__Problem to work on__
Reproduce only the lines of the material below that start at the line containing "Turn this picture" and stop at the line containing "import * as". Keep both end lines.
#### Material supplied
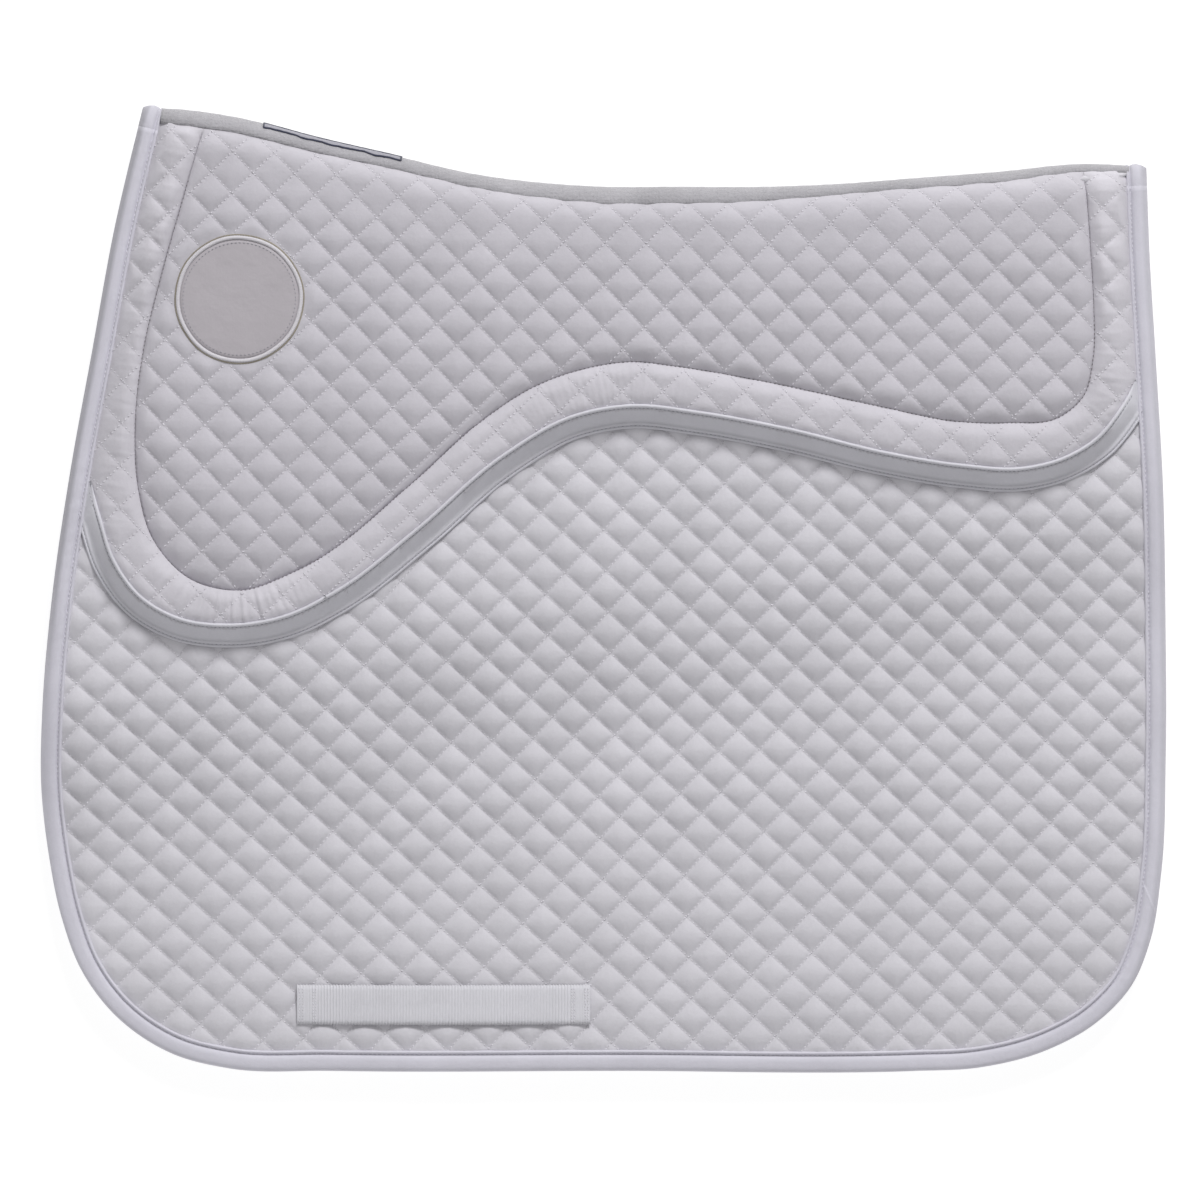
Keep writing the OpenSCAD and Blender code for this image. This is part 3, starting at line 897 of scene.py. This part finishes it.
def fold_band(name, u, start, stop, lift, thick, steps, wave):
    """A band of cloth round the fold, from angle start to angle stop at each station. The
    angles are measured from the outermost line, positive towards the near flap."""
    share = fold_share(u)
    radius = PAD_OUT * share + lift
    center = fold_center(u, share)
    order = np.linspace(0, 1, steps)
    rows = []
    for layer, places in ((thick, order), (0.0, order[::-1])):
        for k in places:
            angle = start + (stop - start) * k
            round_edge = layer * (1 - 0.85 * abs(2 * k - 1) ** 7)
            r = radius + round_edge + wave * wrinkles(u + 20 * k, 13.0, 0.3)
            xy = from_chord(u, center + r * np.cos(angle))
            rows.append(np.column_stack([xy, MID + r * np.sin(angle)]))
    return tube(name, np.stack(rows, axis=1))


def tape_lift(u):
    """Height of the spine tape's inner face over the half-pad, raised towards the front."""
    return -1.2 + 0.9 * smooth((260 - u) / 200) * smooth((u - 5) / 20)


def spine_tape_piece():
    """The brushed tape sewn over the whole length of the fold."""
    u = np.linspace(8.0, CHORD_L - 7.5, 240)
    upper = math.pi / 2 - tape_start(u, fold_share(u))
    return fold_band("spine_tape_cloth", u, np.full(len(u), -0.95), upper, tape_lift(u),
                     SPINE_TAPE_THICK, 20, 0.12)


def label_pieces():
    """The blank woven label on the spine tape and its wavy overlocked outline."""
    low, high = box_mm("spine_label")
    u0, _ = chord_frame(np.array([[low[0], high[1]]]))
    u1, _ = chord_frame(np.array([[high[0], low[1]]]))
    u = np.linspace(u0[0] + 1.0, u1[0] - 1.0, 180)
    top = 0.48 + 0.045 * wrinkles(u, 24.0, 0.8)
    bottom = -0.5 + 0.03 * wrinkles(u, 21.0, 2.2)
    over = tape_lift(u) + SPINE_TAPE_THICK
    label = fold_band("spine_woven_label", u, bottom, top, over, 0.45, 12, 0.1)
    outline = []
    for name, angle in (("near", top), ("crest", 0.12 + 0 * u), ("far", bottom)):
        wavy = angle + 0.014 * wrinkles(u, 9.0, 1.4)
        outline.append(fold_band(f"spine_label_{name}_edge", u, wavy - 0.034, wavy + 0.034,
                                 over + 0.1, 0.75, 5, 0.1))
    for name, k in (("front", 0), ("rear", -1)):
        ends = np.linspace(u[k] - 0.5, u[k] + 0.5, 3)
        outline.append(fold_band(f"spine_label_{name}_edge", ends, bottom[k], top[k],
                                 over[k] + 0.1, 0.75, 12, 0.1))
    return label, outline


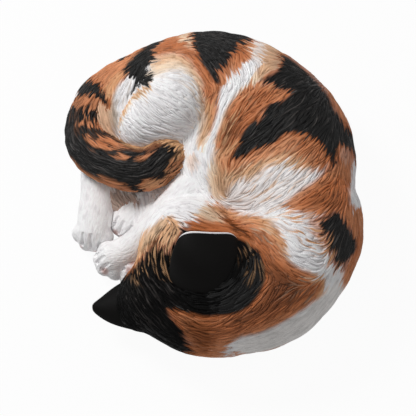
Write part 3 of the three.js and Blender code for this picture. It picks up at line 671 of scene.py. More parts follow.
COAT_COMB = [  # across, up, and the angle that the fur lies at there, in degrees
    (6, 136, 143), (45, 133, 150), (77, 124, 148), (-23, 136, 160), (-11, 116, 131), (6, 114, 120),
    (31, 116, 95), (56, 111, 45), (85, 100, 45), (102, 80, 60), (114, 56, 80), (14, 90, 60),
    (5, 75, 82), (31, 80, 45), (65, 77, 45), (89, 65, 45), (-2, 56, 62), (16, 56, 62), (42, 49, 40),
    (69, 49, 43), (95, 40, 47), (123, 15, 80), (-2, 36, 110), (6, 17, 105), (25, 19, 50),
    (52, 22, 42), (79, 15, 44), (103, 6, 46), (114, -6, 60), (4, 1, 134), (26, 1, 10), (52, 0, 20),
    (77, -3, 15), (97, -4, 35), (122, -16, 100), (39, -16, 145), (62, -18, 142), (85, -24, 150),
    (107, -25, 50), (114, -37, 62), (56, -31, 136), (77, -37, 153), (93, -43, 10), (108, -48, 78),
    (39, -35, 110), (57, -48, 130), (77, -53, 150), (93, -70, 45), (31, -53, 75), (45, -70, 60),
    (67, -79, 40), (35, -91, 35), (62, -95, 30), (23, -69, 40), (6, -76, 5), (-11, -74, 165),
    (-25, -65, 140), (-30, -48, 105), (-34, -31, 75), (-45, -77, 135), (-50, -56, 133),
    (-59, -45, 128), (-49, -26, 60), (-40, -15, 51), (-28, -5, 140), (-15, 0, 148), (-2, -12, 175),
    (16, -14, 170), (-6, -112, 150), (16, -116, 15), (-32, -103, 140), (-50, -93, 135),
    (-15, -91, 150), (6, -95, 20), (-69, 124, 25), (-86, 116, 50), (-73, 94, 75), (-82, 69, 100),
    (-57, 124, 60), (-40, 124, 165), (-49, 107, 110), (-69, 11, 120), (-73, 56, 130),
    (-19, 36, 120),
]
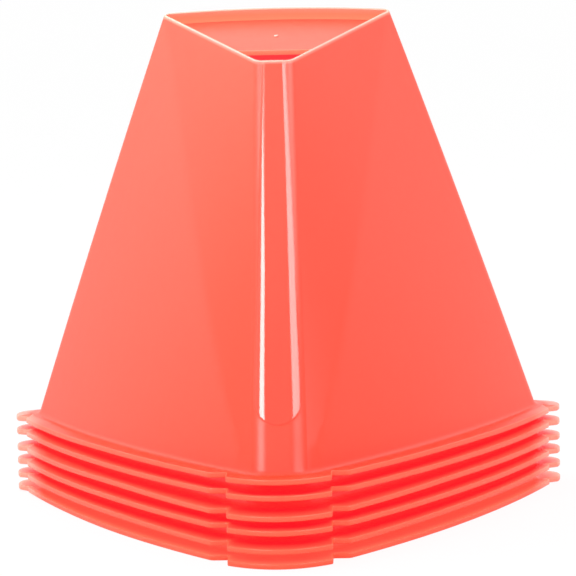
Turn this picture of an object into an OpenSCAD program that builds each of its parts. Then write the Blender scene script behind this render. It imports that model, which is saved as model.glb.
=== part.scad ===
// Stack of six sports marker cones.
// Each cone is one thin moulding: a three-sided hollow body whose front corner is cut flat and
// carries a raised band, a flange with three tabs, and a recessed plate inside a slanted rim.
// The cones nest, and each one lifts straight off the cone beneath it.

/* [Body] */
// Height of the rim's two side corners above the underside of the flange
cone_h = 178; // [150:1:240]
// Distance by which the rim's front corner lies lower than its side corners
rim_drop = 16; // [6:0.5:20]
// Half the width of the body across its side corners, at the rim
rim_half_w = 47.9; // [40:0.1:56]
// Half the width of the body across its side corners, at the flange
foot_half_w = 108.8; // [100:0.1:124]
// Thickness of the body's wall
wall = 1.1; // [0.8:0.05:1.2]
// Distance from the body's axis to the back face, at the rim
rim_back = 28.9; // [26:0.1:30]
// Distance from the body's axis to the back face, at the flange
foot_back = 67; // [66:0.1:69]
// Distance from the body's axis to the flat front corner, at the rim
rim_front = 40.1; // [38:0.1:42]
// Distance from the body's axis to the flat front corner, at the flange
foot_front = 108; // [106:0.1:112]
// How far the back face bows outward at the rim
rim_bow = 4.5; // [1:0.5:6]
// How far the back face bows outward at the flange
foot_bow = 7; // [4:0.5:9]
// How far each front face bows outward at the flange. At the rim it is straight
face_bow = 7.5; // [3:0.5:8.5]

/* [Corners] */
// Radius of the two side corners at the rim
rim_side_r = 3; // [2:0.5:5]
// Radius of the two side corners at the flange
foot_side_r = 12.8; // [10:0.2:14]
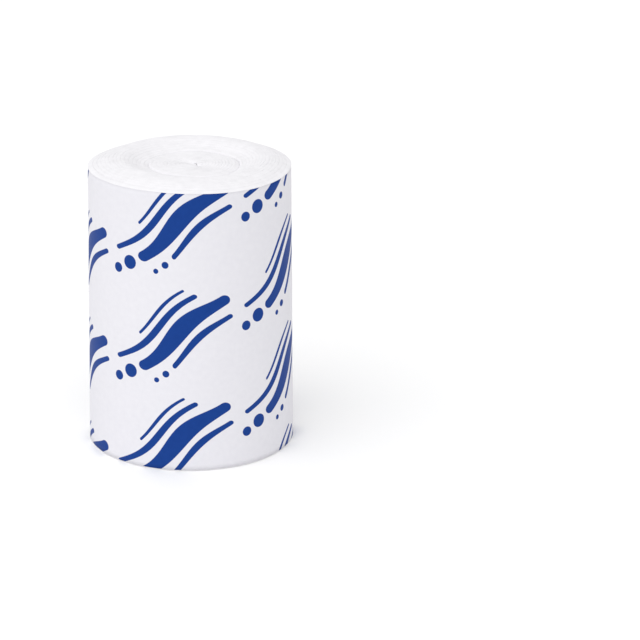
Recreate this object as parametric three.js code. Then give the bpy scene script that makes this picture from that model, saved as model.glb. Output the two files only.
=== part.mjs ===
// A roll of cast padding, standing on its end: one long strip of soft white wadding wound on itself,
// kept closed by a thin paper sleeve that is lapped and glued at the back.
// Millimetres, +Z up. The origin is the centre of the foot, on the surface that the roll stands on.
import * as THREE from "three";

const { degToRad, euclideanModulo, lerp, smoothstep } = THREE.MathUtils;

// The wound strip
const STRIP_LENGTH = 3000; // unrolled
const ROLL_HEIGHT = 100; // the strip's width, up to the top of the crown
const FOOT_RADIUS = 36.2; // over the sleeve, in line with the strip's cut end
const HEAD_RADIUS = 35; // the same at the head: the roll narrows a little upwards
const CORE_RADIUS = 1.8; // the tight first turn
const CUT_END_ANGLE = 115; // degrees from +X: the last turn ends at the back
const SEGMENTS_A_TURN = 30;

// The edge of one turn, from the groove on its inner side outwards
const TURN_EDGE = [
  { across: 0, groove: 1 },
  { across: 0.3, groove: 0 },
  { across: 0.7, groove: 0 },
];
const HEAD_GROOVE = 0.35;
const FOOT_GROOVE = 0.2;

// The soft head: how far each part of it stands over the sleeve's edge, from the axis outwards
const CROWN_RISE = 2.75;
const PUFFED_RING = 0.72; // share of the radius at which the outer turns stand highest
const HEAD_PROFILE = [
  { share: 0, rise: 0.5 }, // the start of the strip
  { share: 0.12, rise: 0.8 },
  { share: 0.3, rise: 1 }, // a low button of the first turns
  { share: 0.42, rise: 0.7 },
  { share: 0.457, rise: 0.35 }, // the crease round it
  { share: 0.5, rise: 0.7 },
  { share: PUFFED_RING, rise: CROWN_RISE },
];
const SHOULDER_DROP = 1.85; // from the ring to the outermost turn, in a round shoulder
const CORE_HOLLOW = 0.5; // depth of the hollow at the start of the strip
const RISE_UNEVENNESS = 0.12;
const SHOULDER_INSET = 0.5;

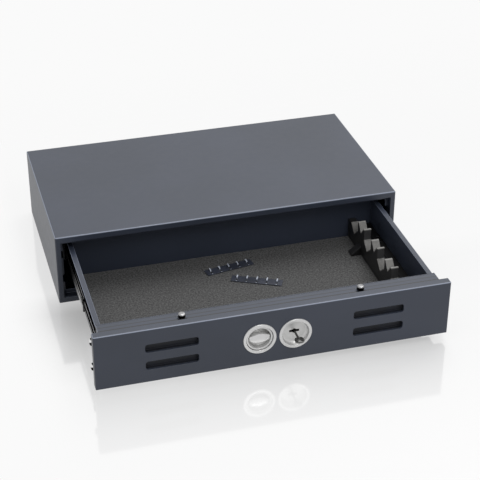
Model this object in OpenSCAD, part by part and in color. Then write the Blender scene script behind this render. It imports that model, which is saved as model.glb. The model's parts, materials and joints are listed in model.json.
########
__Full output__
Turn this picture of an object into an OpenSCAD program that builds each of its parts. Then write the Blender scene script behind this render. It imports that model, which is saved as model.glb.
=== part.scad ===
// Stack of six sports marker cones.
// Each cone is one thin moulding: a three-sided hollow body whose front corner is cut flat and
// carries a raised band, a flange with three tabs, and a recessed plate inside a slanted rim.
// The cones nest, and each one lifts straight off the cone beneath it.

/* [Body] */
// Height of the rim's two side corners above the underside of the flange
cone_h = 178; // [150:1:240]
// Distance by which the rim's front corner lies lower than its side corners
rim_drop = 16; // [6:0.5:20]
// Half the width of the body across its side corners, at the rim
rim_half_w = 47.9; // [40:0.1:56]
// Half the width of the body across its side corners, at the flange
foot_half_w = 108.8; // [100:0.1:124]
// Thickness of the body's wall
wall = 1.1; // [0.8:0.05:1.2]
// Distance from the body's axis to the back face, at the rim
rim_back = 28.9; // [26:0.1:30]
// Distance from the body's axis to the back face, at the flange
foot_back = 67; // [66:0.1:69]
// Distance from the body's axis to the flat front corner, at the rim
rim_front = 40.1; // [38:0.1:42]
// Distance from the body's axis to the flat front corner, at the flange
foot_front = 108; // [106:0.1:112]
// How far the back face bows outward at the rim
rim_bow = 4.5; // [1:0.5:6]
// How far the back face bows outward at the flange
foot_bow = 7; // [4:0.5:9]
// How far each front face bows outward at the flange. At the rim it is straight
face_bow = 7.5; // [3:0.5:8.5]

/* [Corners] */
// Radius of the two side corners at the rim
rim_side_r = 3; // [2:0.5:5]
// Radius of the two side corners at the flange
foot_side_r = 12.8; // [10:0.2:14]
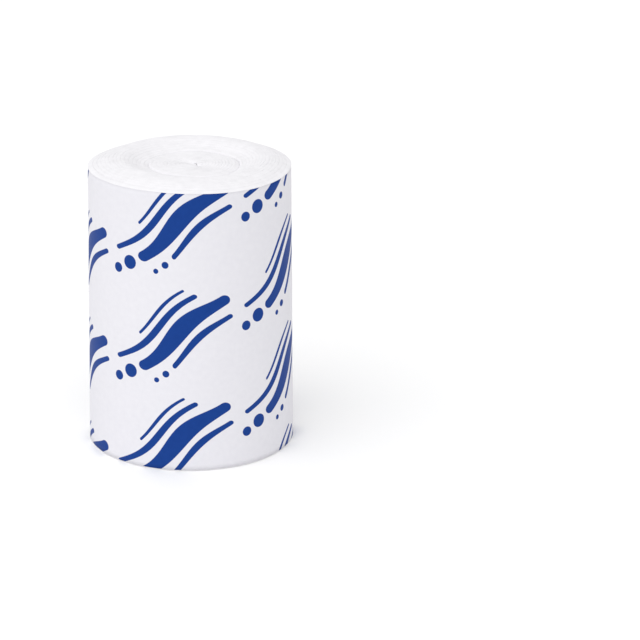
Recreate this object as parametric three.js code. Then give the bpy scene script that makes this picture from that model, saved as model.glb. Output the two files only.
=== part.mjs ===
// A roll of cast padding, standing on its end: one long strip of soft white wadding wound on itself,
// kept closed by a thin paper sleeve that is lapped and glued at the back.
// Millimetres, +Z up. The origin is the centre of the foot, on the surface that the roll stands on.
import * as THREE from "three";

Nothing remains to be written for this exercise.